С надеждой понемногу возвращалось и здоровье. Один за другим исчезали психосоматические симптомы. Сначала Сурен снова научился писать. Как-то раз, в 1657 году, после восемнадцати лет вынужденной неграмотности, он вдруг взял перо и написал целых три страницы размышлений о духовной жизни. Буквы получились «такими неуклюжими, что их едва можно было прочесть», но это не имело значения. Главное — рука наконец начала его слушаться, равно как и рассудок.
Еще через три года он снова научился ходить. Это произошло, когда он гостил в деревне, у своего друга. Вначале иезуита переносили из спальни в столовую и обратно двое лакеев, «ибо я не мог сделать ни единого шага, не вскрикивая от боли. Это были не те боли, которые ведомы паралитикам, а судороги, стискивавшие мои внутренности, так что я испытывал сильнейшее раздражение в чреве». 27 октября 1660 года к Сурену приехал родственник, и когда гость собрался уходить, Сурен с огромным трудом потащился к двери его провожать. Там он стоял, глядя вслед уходящему, смотрел в сад и вдруг «начал отчетливо видеть все те предметы, которых из-за чрезмерной воспаленности нервов не замечал все эти пятнадцать лет». Вместо привычной боли Жан-Жозеф вдруг ощутил «некоторую живость». Он спустился по пяти или шести ступенькам, сошел в сад и стал озираться по сторонам. Он видел кусты, зеленую траву, цветы, деревья. А еще дальше, на низких холмах желтели листвой осенние леса, весь пейзаж серебрился под лучами неяркого солнца. Ветра не было, и тишина нависла над миром, словно хрустальный полог. Повсюду разворачивался чудесный спектакль красок, силуэтов и линий. Время шло, и в то же время не двигалось, ибо Сурен ощущал присутствие вечности.

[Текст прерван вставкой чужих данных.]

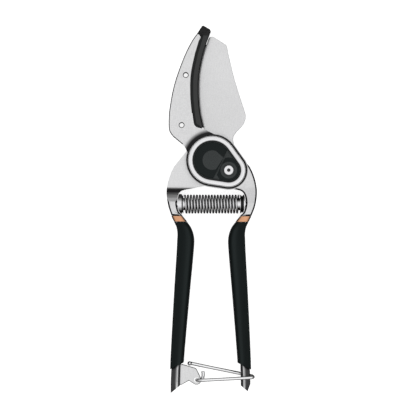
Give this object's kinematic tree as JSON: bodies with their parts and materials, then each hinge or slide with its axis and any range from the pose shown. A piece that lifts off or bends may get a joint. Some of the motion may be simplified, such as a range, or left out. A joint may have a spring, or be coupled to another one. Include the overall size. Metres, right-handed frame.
{
  "type": "pruning shears",
  "caption": "Anvil pruning shears: a flat blade closing on a soft strip in a curved jaw, two sleeved handles, a coil spring between them and a wire catch at their ends.",
  "frame": {"origin": "on the pivot's axis, at the underside of the pivot bolt's head, which is the level that the shears lie on", "axes": "+Y towards the jaw tips, +X to the right seen from the front, +Z out of the front face"},
  "size_m": [0.0526, 0.2138, 0.0158],
  "materials": {
    "brushed_steel": "brushed along the length",
    "polished_steel": "polished",
    "spring_steel": "bright drawn wire",
    "copper": "satin copper",
    "bronze": "plain bearing bronze",
    "black_grip": "soft satin dipped sleeve",
    "black_nylon": "fine moulded texture"
  },
  "bodies": {
    "anvil_side": {"anvil_lever": "brushed_steel", "anvil_strip": "black_nylon", "pivot_bolt": "polished_steel", "pivot_washer": "bronze", "wave_washer": "spring_steel", "adjusting_nut": "polished_steel", "cover_bezel": "polished_steel", "pivot_cover": "black_nylon", "cover_screw": "polished_steel", "return_spring": "spring_steel", "right_spring_seat": "polished_steel", "right_collar": "copper", "right_grip": "black_grip"},
    "blade_side": {"blade_lever": "brushed_steel", "pivot_bush": "bronze", "left_spring_seat": "polished_steel", "left_collar": "copper", "left_grip": "black_grip", "catch_plate": "brushed_steel"},
    "catch": {"catch_wire": "polished_steel"}
  },
  "joints": [
    {"name": "main_pivot", "type": "hinge", "parent": "anvil_side", "child": "blade_side", "pos_m": [0, 0, 0.00615], "axis": [0, 0, -1], "range_deg": [0, 25], "deforming": ["return_spring"]},
    {"name": "catch_pivot", "type": "hinge", "parent": "blade_side", "child": "catch", "pos_m": [-0.0091, -0.1279, 0.008], "axis": [0, 0, -1], "range_deg": [0, 75]}
  ]
}
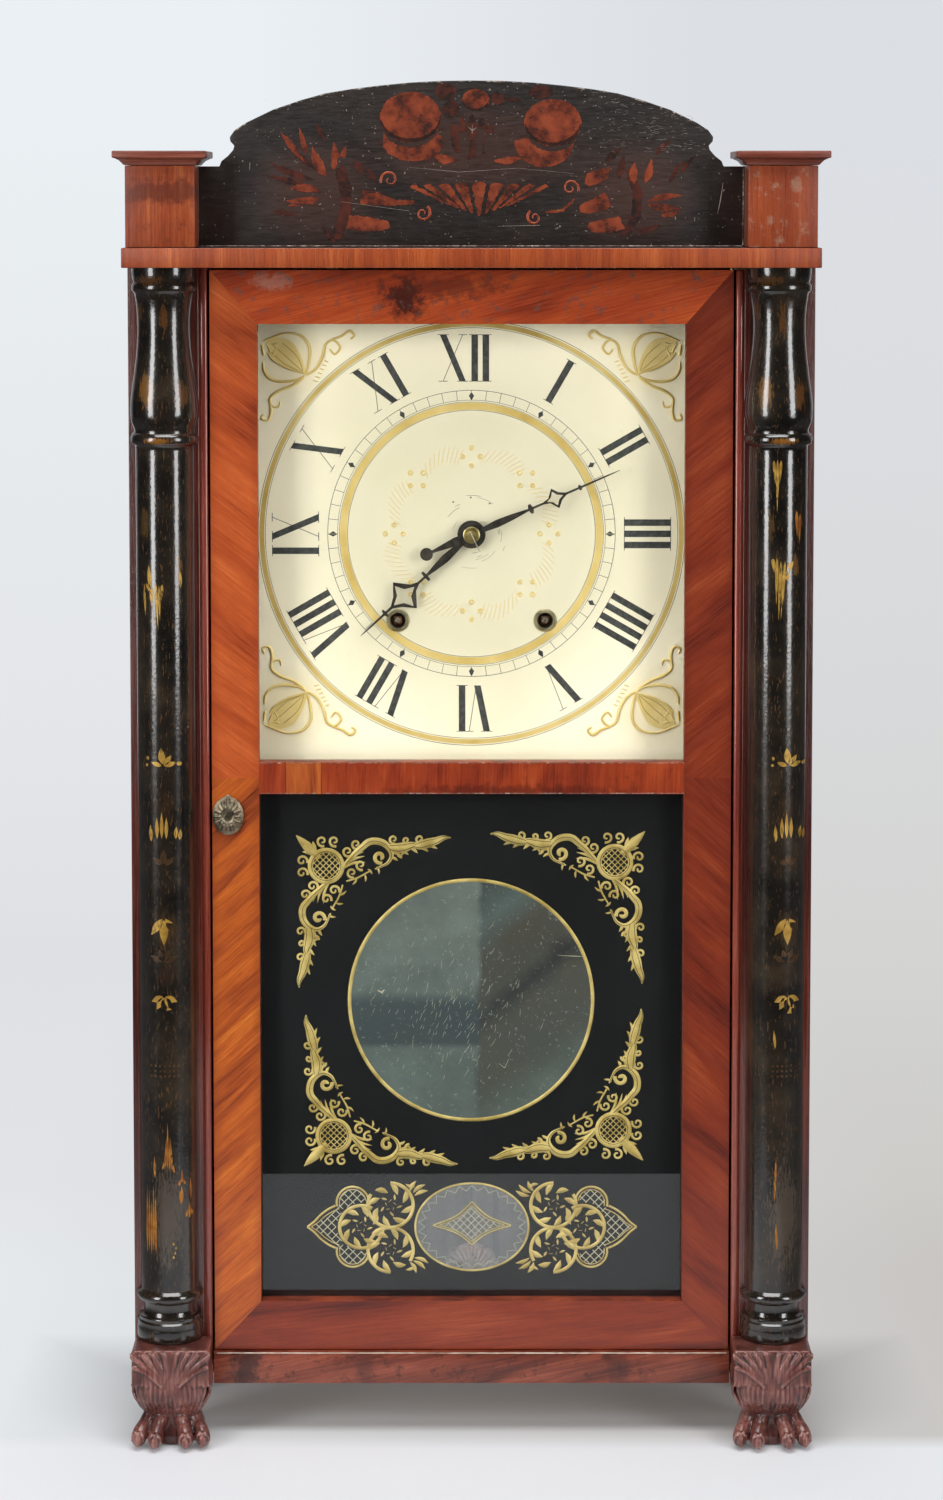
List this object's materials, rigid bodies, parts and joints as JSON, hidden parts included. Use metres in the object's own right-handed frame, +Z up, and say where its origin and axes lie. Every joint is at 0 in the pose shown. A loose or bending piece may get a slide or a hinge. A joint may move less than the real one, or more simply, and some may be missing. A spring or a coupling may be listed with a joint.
{
  "type": "column and splat shelf clock",
  "caption": "Tall wooden shelf clock with half columns, stencilled splat, glazed door, painted dial, paw feet and a weight-driven wooden movement with pendulum and bell.",
  "frame": {"origin": "centre of the overall box's footprint, on the floor under the feet", "axes": "+Z up, -Y the front with the door and dial, +X to the right as seen from the front"},
  "size_m": [0.4556, 0.1596, 0.8897],
  "materials": {
    "mahogany": "polished",
    "dark_mahogany": "polished",
    "pine": "planed",
    "oak": "planed",
    "cherry": "planed",
    "black_lacquer": "glossy lacquer",
    "carved_wood": "varnished",
    "dial_paint": "painted",
    "clear_glass": "clear",
    "tablet_glass": "painted on its back",
    "brass": "satin",
    "old_brass": "worn",
    "bronzed_steel": "bronzed",
    "iron": "as cast",
    "linen": "twisted cord"
  },
  "bodies": {
    "case": {"backboard": "pine", "bottom_board": "pine", "chute_board_left": "pine", "chute_board_right": "pine", "side_left": "mahogany", "side_right": "mahogany", "base_rail": "mahogany", "top_board": "mahogany", "plinth_left": "mahogany", "plinth_right": "mahogany", "stile_left": "dark_mahogany", "stile_right": "dark_mahogany", "cap_left": "dark_mahogany", "cap_right": "dark_mahogany", "splat": "black_lacquer", "column_left": "black_lacquer", "column_right": "black_lacquer", "rear_foot_left": "black_lacquer", "rear_foot_right": "black_lacquer", "paw_foot_left": "carved_wood", "paw_foot_right": "carved_wood", "dial_board": "dial_paint", "hinge_pin_top": "brass", "hinge_pin_bottom": "brass", "winding_eyelet_left": "brass", "winding_eyelet_right": "brass", "front_plate": "oak", "back_plate": "oak", "bell": "iron", "cord_left": "linen", "cord_right": "linen"},
    "door": {"door_stile_left": "mahogany", "door_stile_right": "mahogany", "door_top_rail": "mahogany", "door_middle_rail": "mahogany", "door_bottom_rail": "mahogany", "upper_glass": "clear_glass", "tablet_glass": "tablet_glass"},
    "knob": {"door_knob": "old_brass"},
    "third_wheel": {"time_third_wheel": "cherry"},
    "centre": {"centre_arbor": "brass", "minute_hand": "bronzed_steel"},
    "hour": {"hour_hand": "bronzed_steel"},
    "second_wheel": {"time_second_wheel": "cherry"},
    "great_wheel": {"time_great_wheel": "cherry"},
    "escape": {"escape_wheel": "brass"},
    "time_winding": {"time_drum": "cherry"},
    "pin_train": {"pin_wheel": "cherry"},
    "strike_great": {"strike_great_wheel": "cherry"},
    "fly": {"fly": "cherry"},
    "count": {"count_wheel": "cherry"},
    "strike_winding": {"strike_drum": "cherry"},
    "hammer": {"hammer": "iron"},
    "verge": {"verge": "bronzed_steel"},
    "pendulum": {"pendulum_rod": "brass"},
    "bob": {"pendulum_bob": "brass"},
    "weight_right": {"weight_right": "iron"},
    "weight_left": {"weight_left": "iron"},
    "pulley_right": {"pulley_right": "brass"},
    "pulley_left": {"pulley_left": "brass"}
  },
  "joints": [
    {"name": "door_hinge", "type": "hinge", "parent": "case", "child": "door", "pos_m": [0.168, -0.03685, 0.4], "axis": [0, 0, 1], "range_deg": [0, 90]},
    {"name": "knob_turn", "type": "hinge", "parent": "door", "child": "knob", "pos_m": [-0.159, -0.03, 0.412], "axis": [0, -1, 0], "range_deg": [0, 90]},
    {"name": "third_wheel_spin", "type": "hinge", "parent": "case", "child": "third_wheel", "pos_m": [0.0308, 0.03386, 0.61264], "axis": [0, 1, 0], "continuous": true},
    {"name": "centre_spin", "type": "hinge", "parent": "case", "child": "centre", "pos_m": [0, 0, 0.59402], "axis": [0, 1, 0], "continuous": true},
    {"name": "hour_spin", "type": "hinge", "parent": "case", "child": "hour", "pos_m": [0, -0.01, 0.59402], "axis": [0, 1, 0], "continuous": true},
    {"name": "second_wheel_spin", "type": "hinge", "parent": "case", "child": "second_wheel", "pos_m": [0.04341, 0.03386, 0.57843], "axis": [0, 1, 0], "continuous": true},
    {"name": "great_wheel_spin", "type": "hinge", "parent": "case", "child": "great_wheel", "pos_m": [0.0485, 0.03386, 0.53672], "axis": [0, 1, 0], "continuous": true},
    {"name": "escape_spin", "type": "hinge", "parent": "case", "child": "escape", "pos_m": [0, 0.03386, 0.63], "axis": [0, 1, 0], "continuous": true},
    {"name": "pendulum_swing", "type": "hinge", "parent": "case", "child": "pendulum", "pos_m": [0, 0, 0.672], "axis": [0, 1, 0], "range_deg": [-3.5, 3.5]},
    {"name": "verge_rock", "type": "hinge", "parent": "case", "child": "verge", "pos_m": [0, 0.005, 0.656], "axis": [0, 1, 0], "range_deg": [-5.2, 5.2]},
    {"name": "bob_slide", "type": "slide", "parent": "pendulum", "child": "bob", "axis": [0, 0, 1], "range_m": [0, 0.008]},
    {"name": "pin_wheel_spin", "type": "hinge", "parent": "case", "child": "pin_train", "pos_m": [-0.04341, 0.03386, 0.57843], "axis": [0, 1, 0], "continuous": true},
    {"name": "strike_great_spin", "type": "hinge", "parent": "case", "child": "strike_great", "pos_m": [-0.0485, 0.03386, 0.53672], "axis": [0, 1, 0], "continuous": true},
    {"name": "fly_spin", "type": "hinge", "parent": "case", "child": "fly", "pos_m": [-0.05801, 0.03386, 0.61201], "axis": [0, 1, 0], "continuous": true},
    {"name": "count_spin", "type": "hinge", "parent": "case", "child": "count", "pos_m": [-0.05199, 0.008, 0.57253], "axis": [0, 1, 0], "continuous": true},
    {"name": "hammer_lift", "type": "hinge", "parent": "case", "child": "hammer", "pos_m": [-0.008, 0.03386, 0.515], "axis": [0, 1, 0], "range_deg": [0, 20]},
    {"name": "weight_right_rise", "type": "slide", "parent": "case", "child": "weight_right", "axis": [0, 0, 1], "range_m": [0, 0.54], "deforming": ["cord_right"]},
    {"name": "time_drum_wind", "type": "hinge", "parent": "case", "child": "time_winding", "pos_m": [0.0485, 0.03386, 0.53672], "axis": [0, 1, 0], "range_deg": [0, 2520]},
    {"name": "pulley_right_spin", "type": "hinge", "parent": "case", "child": "pulley_right", "pos_m": [0.14486, 0.03386, 0.7734], "axis": [0, 1, 0], "range_deg": [-4130, 0]},
    {"name": "weight_left_rise", "type": "slide", "parent": "case", "child": "weight_left", "axis": [0, 0, 1], "range_m": [0, 0.54], "deforming": ["cord_left"]},
    {"name": "strike_drum_wind", "type": "hinge", "parent": "case", "child": "strike_winding", "pos_m": [-0.0485, 0.03386, 0.53672], "axis": [0, -1, 0], "range_deg": [0, 2520]},
    {"name": "pulley_left_spin", "type": "hinge", "parent": "case", "child": "pulley_left", "pos_m": [-0.14486, 0.03386, 0.7734], "axis": [0, -1, 0], "range_deg": [-4130, 0]}
  ],
  "couplings": [
    {"joint": "centre_spin", "follows": "third_wheel_spin", "ratio": -0.11111},
    {"joint": "hour_spin", "follows": "third_wheel_spin", "ratio": -0.0092593},
    {"joint": "second_wheel_spin", "follows": "third_wheel_spin", "ratio": -0.16667},
    {"joint": "great_wheel_spin", "follows": "third_wheel_spin", "ratio": 0.027778},
    {"joint": "escape_spin", "follows": "third_wheel_spin", "ratio": -6.5},
    {"joint": "verge_rock", "follows": "pendulum_swing", "ratio": 1.4706},
    {"joint": "strike_great_spin", "follows": "pin_wheel_spin", "ratio": -0.15385},
    {"joint": "fly_spin", "follows": "pin_wheel_spin", "ratio": -6},
    {"joint": "count_spin", "follows": "pin_wheel_spin", "ratio": 0.051282},
    {"joint": "time_drum_wind", "follows": "weight_right_rise", "rad_per_m": 81.301},
    {"joint": "pulley_right_spin", "follows": "weight_right_rise", "rad_per_m": -133.33},
    {"joint": "strike_drum_wind", "follows": "weight_left_rise", "rad_per_m": 81.301},
    {"joint": "pulley_left_spin", "follows": "weight_left_rise", "rad_per_m": -133.33}
  ]
}
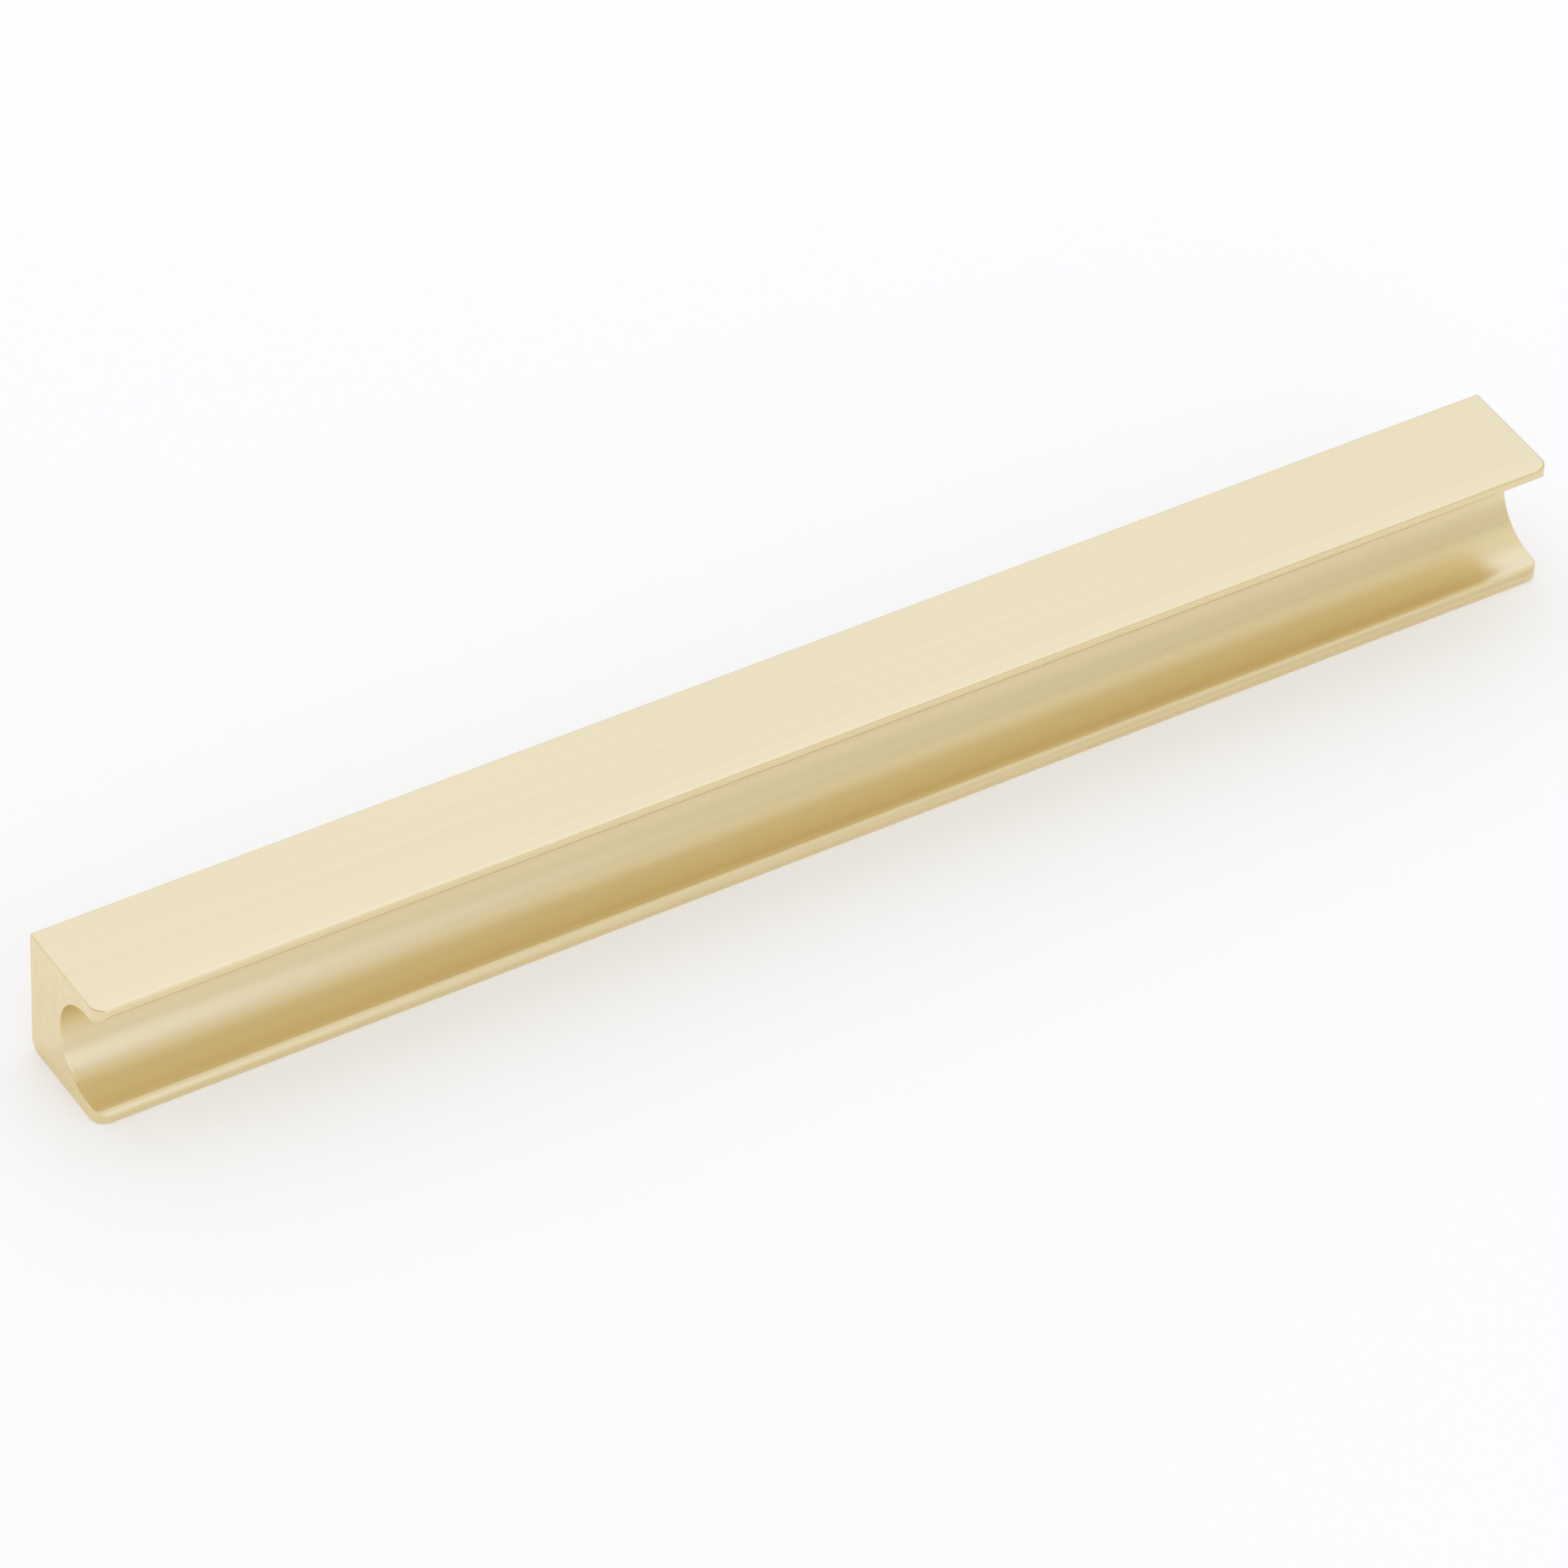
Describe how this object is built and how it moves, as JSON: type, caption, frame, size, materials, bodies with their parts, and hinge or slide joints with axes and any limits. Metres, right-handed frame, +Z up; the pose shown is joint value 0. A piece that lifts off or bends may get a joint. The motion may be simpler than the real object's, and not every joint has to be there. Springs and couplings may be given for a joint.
{
  "type": "cabinet pull",
  "caption": "Straight cabinet pull bar with an open-ended finger groove along its front, flat back with tapped holes, satin pale brass finish.",
  "frame": {"origin": "on the flat back face that lies against the door, at mid height and midway between the screw holes", "axes": "+X along the bar, -Y out from the door towards the user, +Z up; the groove opens towards -Y and the upper lip is at +Z"},
  "size_m": [0.2, 0.016, 0.0176],
  "materials": {
    "satin_brass_finish": "fine hairline brushing along the bar, satin, pale brass-coloured"
  },
  "bodies": {
    "root": {"pull_bar": "satin_brass_finish"}
  },
  "joints": []
}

На следующий день Сурен снова отважился ступить во внешний мир, о существовании которого за минувшие годы почти совершенно забыл. День за днем его экспедиции становились все смелее, и однажды он дерзнул добраться до самого колодца. Впервые колодец не поманил его возможностью самоубийства. Монах даже вышел за пределы сада и бродил, утопая в мертвых листьях, по роще, расположенной за пределами монастыря.
Жан-Жозеф был исцелен.
Говоря об открытии внешнего мира, Сурен пишет про «чрезвычайную обостренность нервов». Но эта обостренность не мешала ему по-прежнему сосредоточенно размышлять о теологических проблемах и о фантазиях, которые произрастали из теологии. В свое время именно эта болезненная увлеченность столь катастрофическим образом отрезала его от природы. Еще задолго до начала болезни, оторвавшей его от жизни, Сурен существовал в мире, где слова и их производные были куда существеннее, чем подлинная жизнь, ее явления и предметы. С утонченным безумием человека, не знающего предела в вере, Лальман учит, что «ничему на свете не следует дивиться и изумляться кроме Святого Причастия. Если Бог и способен удивляться, то Он удивился бы лишь этой тайне, да еще разве что тайне Воскрешения… После Воскрешения удивляться нам нечему». Не радуясь и не удивляясь ничему в окружающем мире, Сурен лишь следовал предписаниям своего учителя. Он мечтал лишь о том, чтобы давать, но не хотел ничего брать. А ведь наивысший Дар Божий — это именно акт дарения. Царство Божие должно наступить на земле, а для этого нужно принять земную жизнь такой, какая она есть, а не такой, какой она представляется разуму, подточенному догмами, а также неосновательными предпочтениями и предрассудками.